Thursday, June 23, 2011

My Sister's Keeper

Not to belabor the subject of religion.

I awoke this morning to a Newser story about the Syrian government escalating its brutality against its protesting citizens.

I condemn that, but this post isn't about government brutality. It is about Muslim thought. Muslim thought in Syria, at least, as portrayed by an ultra-liberal news aggregator. So maybe it's true, maybe it's not true, but it was put out there this morning as news.

The man interviewed (a "protester") says the brutes of the Syrian army have now escalated their brutality to a new high and are now raping women. (Women who don't support the Syrian government, one assumes.) I don't have any way to actually verify this is happening, but since the Washington Post is printing this unverified story, then why not me?

I have seen the news clip lately, over and over again, of Syrian troops beating an old man and kicking him repeatedly while he was on the ground, so it wouldn't take much to make me believe they would "escalate" their behavior from mere beating to death and cutting off of heads all the way up to rape. Of course, that's exactly what Saddam and his henchmen did for the last zillion years and nobody thought that was any of our business, so I am certainly not advocating we make the same mistake here by invading Syria in order to "liberate" their people.

The Muslim man (unidentified, of course) who was the source of this story, explains that the raping of the 4 sisters (also unidentified) was outrageous because it was an insult to the HONOR of the Muslim men in that community.

He goes on to explain that, normally, the villagers would now just kill the women since they were no longer fit for marriage, or, at least, mark them so no man would ever marry them by mistake. But here is the headline of this story:

"Syrian Men: We Will Marry Rape Victims!"

16 men have come forward in the village and agreed to marry the sisters. Now it is down to 4 men, but still it is hard to not admire these wonderful men. No? A tear wells up in Max's little doggie eye.

"The women are the victims of the revolution, and we will protect them," the man said. A bit late for that, I think (to myself, of course, so as not to seem to be attacking the Muslim religion's time-honored traditions.)

And the Syrian government? Do they admit their soldiers did this?

The Man: "At first they said it was sectarianism. Then they said it was criminal gangs. When that didn't work... they are attacking our honor!"

Excuse me while I go out back and throw up. Please don't think my feeling like throwing up has anything to do with commenting on ancient Muslim thought as to the definition of honor.

I'm just saying that if 4 women in my little town got brutally raped by the army or the police, I would be outraged against the army or the police because they raped the women. Not because it was an insult to my own honor because they disrespected ME.

Ok, I know I have been accused of being narrow-minded when it comes to these sort of things, so I've said my piece and now you can let me have it. Be sure you mention that this represents only a small small number of Muslims and that billions are peace-loving, and the modern Muslim men don't think like this.

People, we have got to stop fighting in the name of religion, no matter what the name of that religion is. Don't you see?

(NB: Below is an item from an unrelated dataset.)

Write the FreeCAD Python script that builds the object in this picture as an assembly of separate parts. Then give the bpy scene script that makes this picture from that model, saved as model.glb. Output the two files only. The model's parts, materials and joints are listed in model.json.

  1. "We have got to stop fighting in the name of religion, no matter what the name of that religion is."


    I also sympathize with your urge to barf.

    Unfortunately, treating women like property and subhumans is hardly just a Muslim thing (though they are the some of the last overt holdouts) or just a culture thing (you could legally beat your wife to death - as long as you didn't disturb the neighbors - in several states as late as the last century).

    But I maintain that societies that marginalize a segment of their population, in the end, do themselves a disservice. They'll either fail eventually or grow out of it. It's short-sighted stupid thinking that leaves much of their people potential untapped (sometimes the best part).

    I don't have to like it or agree with such practices. I hate them, even noting the cultural differences. I think they're wrong and I think history bears me out on this. Unfortunately, I don't have much historic precedence on anyone from the outside successfully using force or persuasion convince this kind of restrictive culture to grow out of it. The best method available, in my opinion, is example. And that can take a mighty long time.

  2. You make a slight error here. You keep saying 'Muslim,' when you ought to say, 'Culture.'

    The idea of 'Honour is found in the middle East and Asia also, and they are not all Muslims. This just happens to be a Secular nation kicking its own people around, and they claim to be Muslim.

    Islam grew in such cultures and much was adapted to fit.

  3. @Stephanie - Perhaps you are right. We need to try harder to set an example. We have much to correct in our own backyard. That much I'll admit. But it's been 1500 years now and I don't think they are going to grow out of it.

    @Adullamite - You are right, of course, and I stand corrected. The Middle East isn't largely made up of Muslim Theocracies that teach hate, and Syria in particular is a devoutly Southern Baptist culture where love and tolerance prevail. Thank you.

    I don't hate Muslims. That would be stupid. But the culture of hate seems to have an origin, and it doesn't seem to be coming from the teachings of Buddha.

  4. Stephanie is right when she says it isn't just a Muslim thing, this oppression of women. I was just reacting to a particular news story in this post. I thought it was outrageous, this "honor" thing.